** TO DO **
Repeat verbatim only the lines from the opening of the material below through the one that contains "floor_rib_inset = 13.0".

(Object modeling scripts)
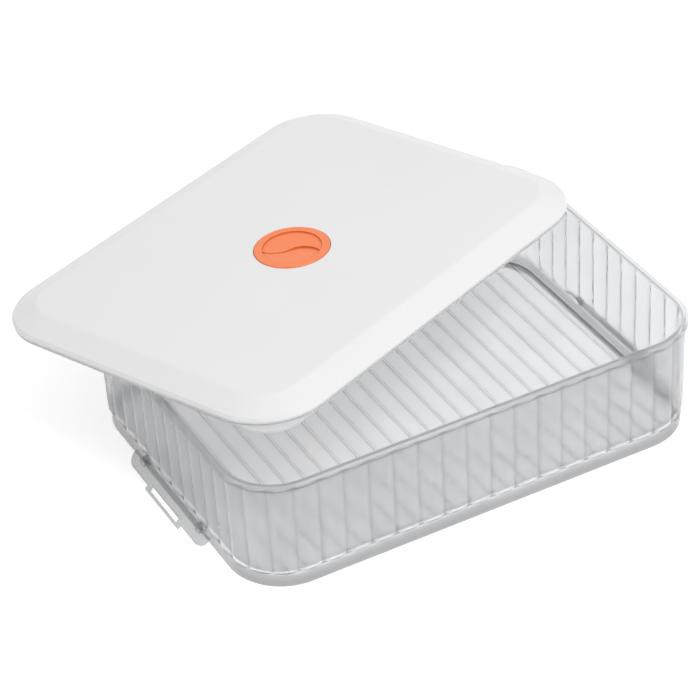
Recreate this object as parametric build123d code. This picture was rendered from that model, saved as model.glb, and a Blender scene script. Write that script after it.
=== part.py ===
from build123d import *
import os
from math import atan2, cos, degrees, pi, radians, sin, sqrt

os.makedirs("parts", exist_ok=True)

# Proofing container: a clear ribbed tray, its lid with a turning vent, and two hinged stacking clips.
# The tray stands on z = 0 with its long side along x and its front towards -y. All lengths are in mm.

# Tray
tray_length = 340.0
tray_depth = 256.0
tray_height = 84.0
rim_radius = 41.0
rim_height = 4.5
rim_width = 3.4
rim_edge = 0.9
seat_drop = 1.5
wall = 1.8
crest_inset = 1.8
flute_depth = 2.4
wall_draft = 0.8
flute_base = 12.5
rib_total = 63
rib_phase = 0.245
spine_inset = 2.0
band_inset = 3.6
band_corner = 39.6
inner_inset = 6.0
floor_top = 8.0
floor_thickness = 2.0
floor_edge = 4.4
foot_inset = 7.2
foot_edge = 1.8
floor_rib_total = 24
floor_rib_start = 16.35
floor_rib_width = 1.2
floor_rib_height = 0.7
floor_rib_inset = 13.0

# Stacking clips
clip_axis_out = 2.8
clip_axis_z = 10.5
clip_rest_angle = 44.0
clip_forward = 8.0
clip_half_width = 54.4
clip_reach = 8.9
clip_above_axis = 1.0
clip_thickness = 2.0
clip_corner = 7.6
grip_half_width = 24.1
grip_reach = 12.4
grip_edge = 0.8
grip_bar = 2.0
slot_end = 4.0
slot_height = 3.6
barrel_radius = 2.0
pintle_radius = 1.2
pintle_length = 4.0
pintle_clearance = 0.05
bore_depth = 4.4
lug_start = 38.5
lug_width = 5.0
lug_radius = 2.5
lug_edge = 1.0
lug_side_gap = 0.3
lug_swing_gap = 0.6

# Lid
lid_end_inset = 1.8
lid_corner = 43.5
lid_wall = 2.0
seal_height = 2.6
skirt_top = 5.4
bevel_inset = 17.4
bevel_height = 7.8
lid_edge = 1.4
crease_edge = 1.0
stiffener_inset = 46.5
stiffener_width = 1.6
stiffener_height = 6.4

# Seal frame
seal_edge_gap = 0.4
seal_inner_inset = 8.4
seal_upstand_width = 2.0
seal_upstand_height = 1.2
lip_gap = 0.3
lip_width = 2.5
lip_drop = 1.2
tab_corner = 25.0
tab_recess = 0.8
tab_recess_inset = 0.4

# Vent
vent_x = -2.5
vent_y = -2.5
dish_radius = 26.5
dish_depth = 4.5
dish_wall = 2.0
stem_gap = 0.1
air_slot_total = 2
air_slot_start = 10.0
air_slot_length = 9.0
air_slot_width = 3.8
gasket_thickness = 1.0
gasket_gap = 1.5
gasket_slot_gap = 0.4
dial_gap = 0.5
dial_proud = 0.5
dial_lift = 0.05
dial_edge = 0.4
recess_margin = 5.5
far_recess_depth = 0.9
near_recess_depth = 1.9
recess_curve_shares = ((-0.966, -0.259), (-0.550, -0.325), (-0.173, -0.179), (0.070, 0.045),
                       (0.400, 0.150), (0.750, 0.070), (0.990, -0.130))
channel_width = 5.0
channel_depth = 1.1
channel_start = 8.0
stem_radius = 4.5
stem_tail = 2.0
retainer_radius = 8.0
retainer_gap = 0.1
dial_turn = 61.6
open_turn = 60.0

# How the lid lies on the tray in the rest pose
lid_yaw = 22.19
corner_contact_angle = 77.72
lid_slide = 26.39
rest_gap = 0.5

# Length by which every cutting body runs past the surface that it opens
overrun = 1.0

# Sizes that follow from the ones above
lid_length = tray_length - 2 * lid_end_inset
lid_depth = tray_depth
lip_outer_inset = rim_width + lip_gap
lip_inner_inset = lip_outer_inset + lip_width
floor_rib_pitch = (tray_length - 2 * floor_rib_start) / (floor_rib_total - 1)
clip_axis_x = tray_length / 2 - band_inset + clip_axis_out
slot_half_width = grip_half_width - slot_end
stem_hole_radius = stem_radius + stem_gap
gasket_radius = dish_radius - gasket_gap
dial_radius = dish_radius - dial_gap
recess_radius = dial_radius - recess_margin
vent_place = Pos(vent_x, vent_y, 0)


def rounded(length, depth, radius, inset, z):
    """Rounded rectangle, moved inwards by inset, as a face at height z."""
    outline = RectangleRounded(length - 2 * inset, depth - 2 * inset, radius - inset)
    return Pos(0, 0, z) * outline


def tray_slab(inset, z_low, z_high):
    """Plain block with the tray's outline between two heights."""
    return extrude(rounded(tray_length, tray_depth, rim_radius, inset, z_low), z_high - z_low)


def lid_slab(inset, z_low, z_high):
    """Plain block with the lid's outline between two heights, in the lid's own frame."""
    return extrude(rounded(lid_length, lid_depth, lid_corner, inset, z_low), z_high - z_low)


def spine_at(share):
    """Corner-centre point and outward normal at a share of the way round, from the front's middle."""
    half_x = tray_length / 2 - rim_radius
    half_y = tray_depth / 2 - rim_radius
    bend = pi / 2 * (rim_radius - spine_inset)
    quarter = half_x + half_y + bend
    turn = int(share * 4) % 4
    run = (share * 4 - int(share * 4)) * quarter
    first, second = (half_x, half_y) if turn % 2 == 0 else (half_y, half_x)
    if run < first:
        local, angle = Vector(run, -second), -90.0
    elif run < first + bend:
        local, angle = Vector(first, -second), -90.0 + 90.0 * (run - first) / bend
    else:
        local, angle = Vector(first, run - first - bend - second), 0.0
    normal = Vector(cos(radians(angle)), sin(radians(angle)))
    return local.rotate(Axis.Z, 90.0 * turn), normal.rotate(Axis.Z, 90.0 * turn)


def ring_point(share, inset, z):
    """Point of the wall at a share of the way round and a distance inside the rim's outline."""
    spine, normal = spine_at(share)
    flat = spine + normal * (rim_radius - inset)
    return Vector(flat.X, flat.Y, z)


def rib_points(index):
    """Valley, crest and next valley of one outward rib, at the foot of the ribs."""
    inset = crest_inset + wall_draft
    valley = inset + flute_depth
    following = (index + 1) % rib_total
    start = ring_point((index + rib_phase) / rib_total, valley, flute_base)
    crest = ring_point((index + rib_phase + 1 / 2) / rib_total, inset, flute_base)
    end = ring_point((following + rib_phase) / rib_total, valley, flute_base)
    return start, crest, end


def fluted_wall():
    """Solid block with the ribbed outline, one arc for each rib, that widens upwards by the draft."""
    outline = Face(Wire([ThreePointArc(*rib_points(index)).edge() for index in range(rib_total)]))
    height = tray_height - rim_height - flute_base
    slope = degrees(atan2(wall_draft, height))
    return extrude(outline, height + rim_height / 2, taper=-slope)


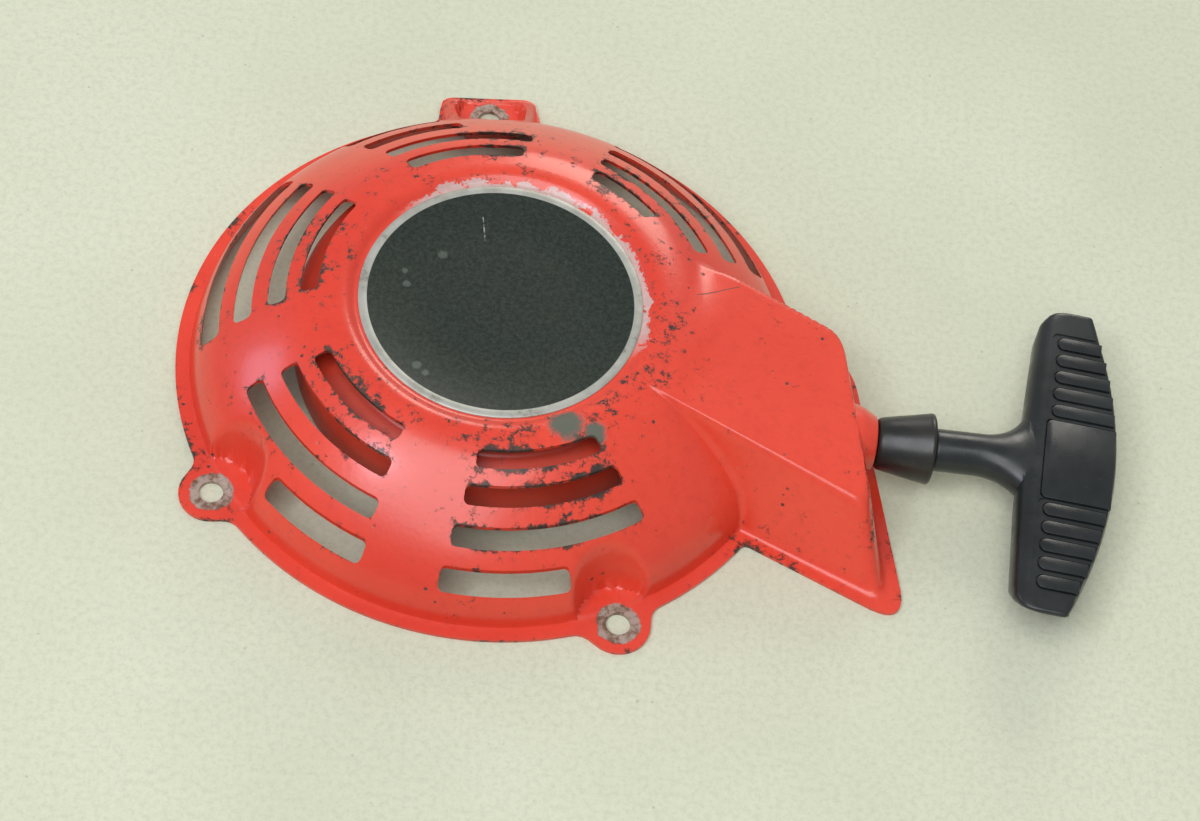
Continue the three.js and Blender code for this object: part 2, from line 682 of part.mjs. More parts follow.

** RESULT OF THE TASK **
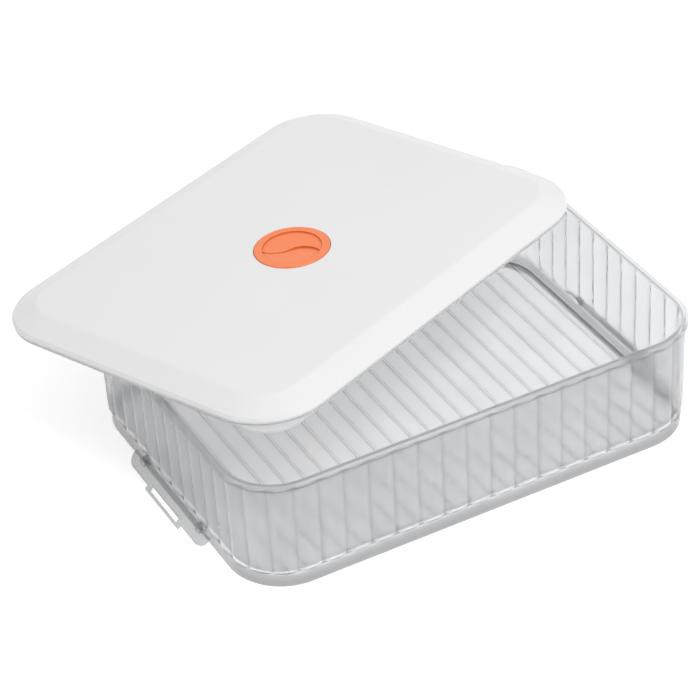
Recreate this object as parametric build123d code. This picture was rendered from that model, saved as model.glb, and a Blender scene script. Write that script after it.
=== part.py ===
from build123d import *
import os
from math import atan2, cos, degrees, pi, radians, sin, sqrt

os.makedirs("parts", exist_ok=True)

# Proofing container: a clear ribbed tray, its lid with a turning vent, and two hinged stacking clips.
# The tray stands on z = 0 with its long side along x and its front towards -y. All lengths are in mm.

# Tray
tray_length = 340.0
tray_depth = 256.0
tray_height = 84.0
rim_radius = 41.0
rim_height = 4.5
rim_width = 3.4
rim_edge = 0.9
seat_drop = 1.5
wall = 1.8
crest_inset = 1.8
flute_depth = 2.4
wall_draft = 0.8
flute_base = 12.5
rib_total = 63
rib_phase = 0.245
spine_inset = 2.0
band_inset = 3.6
band_corner = 39.6
inner_inset = 6.0
floor_top = 8.0
floor_thickness = 2.0
floor_edge = 4.4
foot_inset = 7.2
foot_edge = 1.8
floor_rib_total = 24
floor_rib_start = 16.35
floor_rib_width = 1.2
floor_rib_height = 0.7
floor_rib_inset = 13.0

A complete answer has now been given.